Chronic stress is a significant pathogenic factor that contributes to the onset of depression. GPR17 has anti-inflammatory and anti-oxidative effects, but its role in depression is still unknown. In this study, we examined the role of GPR17 in mice exposed to chronic mild stress (CMS) and elucidated its underlying molecular mechanisms. We down-regulated hippocampal GPR17 by injecting LV-GPR17-shRNA or the GPR17 antagonist cangrelor into the DG region of the mouse hippocampus. To explore the role of GPR17 in the pathogenesis of depression, we employed behavioral, pathological, and biochemical experiments. We found that CMS-induced depression-like behaviors were associated with increased GPR17 expression in the hippocampus. Pharmacological activation of GPR17 in the hippocampus triggered depression-like behaviors in normal mice. Conversely, knockdown and inhibition of GPR17 alleviated depression-like behaviors induced by CMS in mice. Furthermore, knockdown and inhibition of GPR17 significantly suppressed CMS-induced activation of hippocampal glial cells and reduced inflammatory cytokine levels, alleviating neuroinflammation in mice.
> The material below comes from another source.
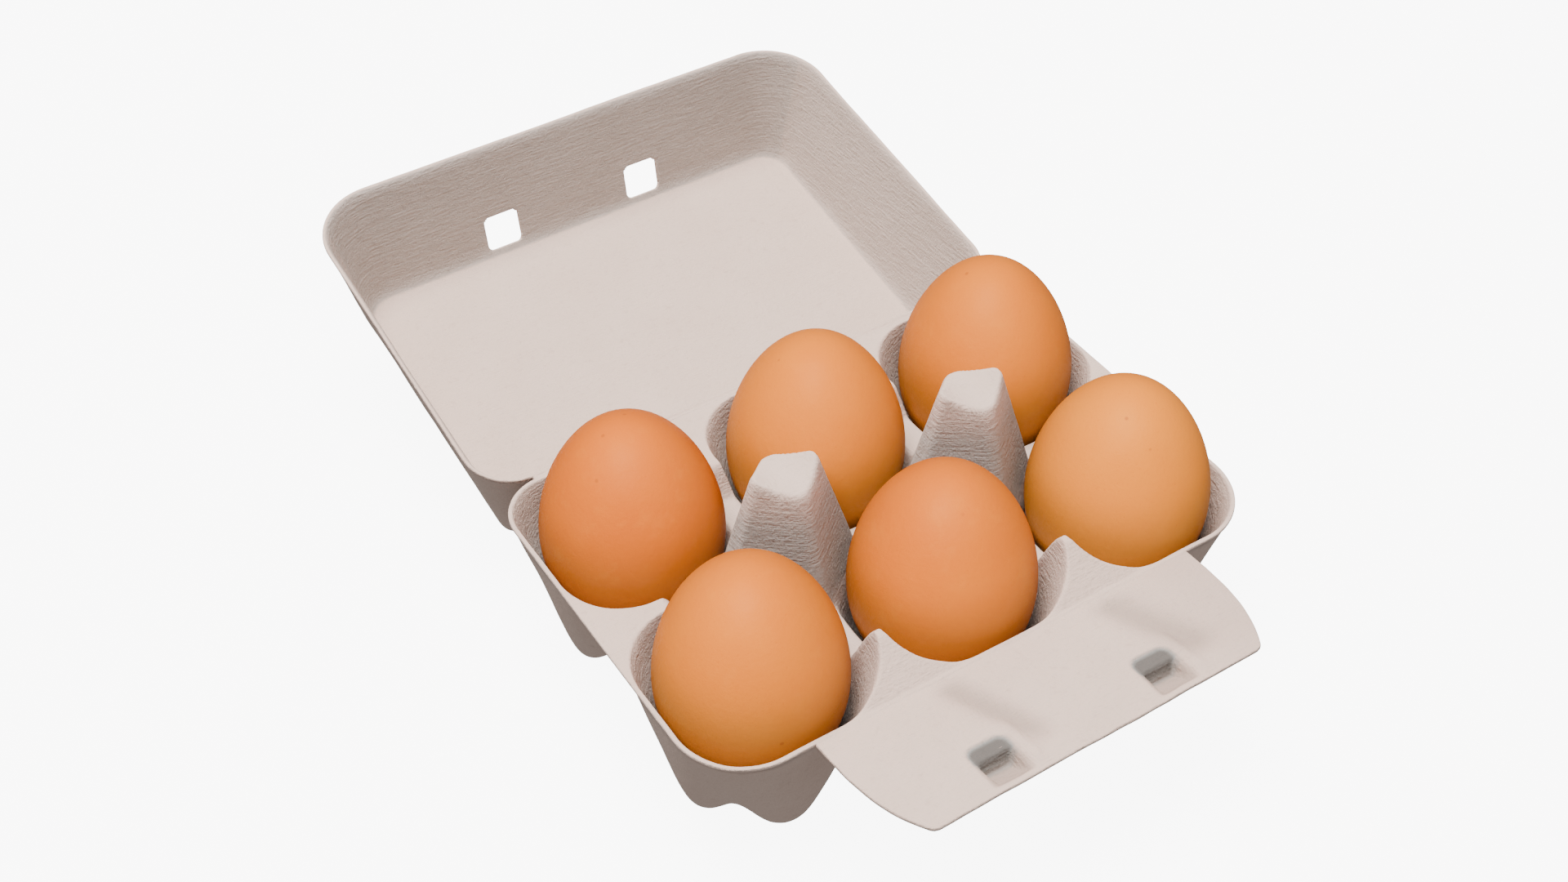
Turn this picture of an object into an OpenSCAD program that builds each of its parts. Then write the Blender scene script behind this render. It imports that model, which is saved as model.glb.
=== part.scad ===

Additionally, knockdown and inhibition of GPR17 also promoted hippocampal neurogenesis and improved synaptic plasticity in CMS-exposed mice. In vitro, the GPR17 antagonist cangrelor increased the survival rate of corticosterone (CORT)-treated HT22 cells and upregulated the expression of synapse-associated proteins. Moreover, we found that the antidepressant-like effects of GPR17 modulation were mediated through the hippocampal BDNF/CREB/TrkB pathway. Our findings suggest that GPR17 may be a promising therapeutic target for depression.

Chronic mild stress; Depression; GPR17; Neuroinflammation; Synaptic plasticity impairment.